A przeciw czemu protistuja???
No przecież wiem
Aż sprawdziłam czy te protisty to się je nożem i widelcem czy łyżka…
Prostisty to taki śmietnik organizmów żywych-jak coś jest jednokomórkowe i nie pasuje nigdzie indziej, zostaje prostistem
Bakterie, jak wyżej, są odrębnym królestwem. Warto zauważyć, że nigdzie nie ma też wirusów, bo w ogóle nie są organizmami żywymi.
No wlasnie, az poczytalam! Ja sie uczylam, ze pantofelek to zwierze a euglena to roslina!!!
A teraz pantofelek jest protistem zwierzęcym, a euglena roślinnym
Chociaż jeszcze mnie w podstawówce pani na przyrodzie uczyła tak samo (chociaż ten podział był zmieniony już od dawna, ale pani zatrzymała się na etapie wiedzy z czasu swojej edukacji).
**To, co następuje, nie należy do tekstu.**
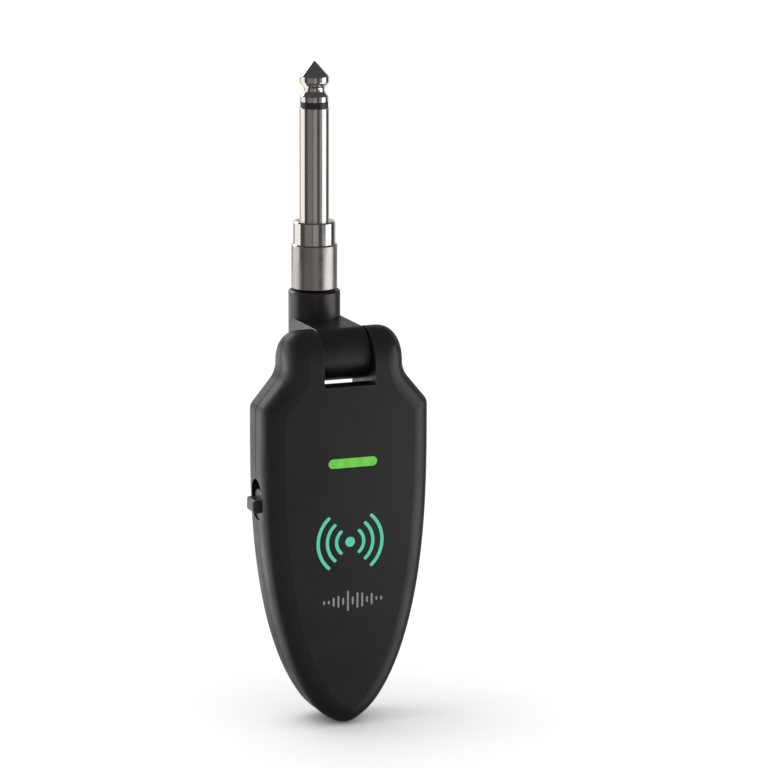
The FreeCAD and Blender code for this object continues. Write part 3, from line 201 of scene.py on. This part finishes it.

Że śmietnik to zauważyłam, czyli jak ktoś wymyśli co z nimi zrobić to należy się spodziewać następnej rewolucji i komplikowania życia maturzystom?
O, to fatalnie! Powinna sie byla doksztalcic! Teraz nawet JA wiem…
Najprawdopodobniej, tak
Już tak bywało kilka razy, a CKE na każdym kroku udowadnia, że nie zawaha się przed niczym…nawet przed wyciąganiem tak martwych punktów z podstawy programowej jak rozpoznawanie z głowy wybranych roślin nagonasiennych (tegoroczna matura z biologii pozdrawia, chociaż to zadanie to jedna z niewielu rzeczy, które mi się w życiu udały )
Ale spokojnie, z systematyki można się spodziewać raczej kolejnych drzewek filogenetycznych, a nie wypisywania klasyfikacji.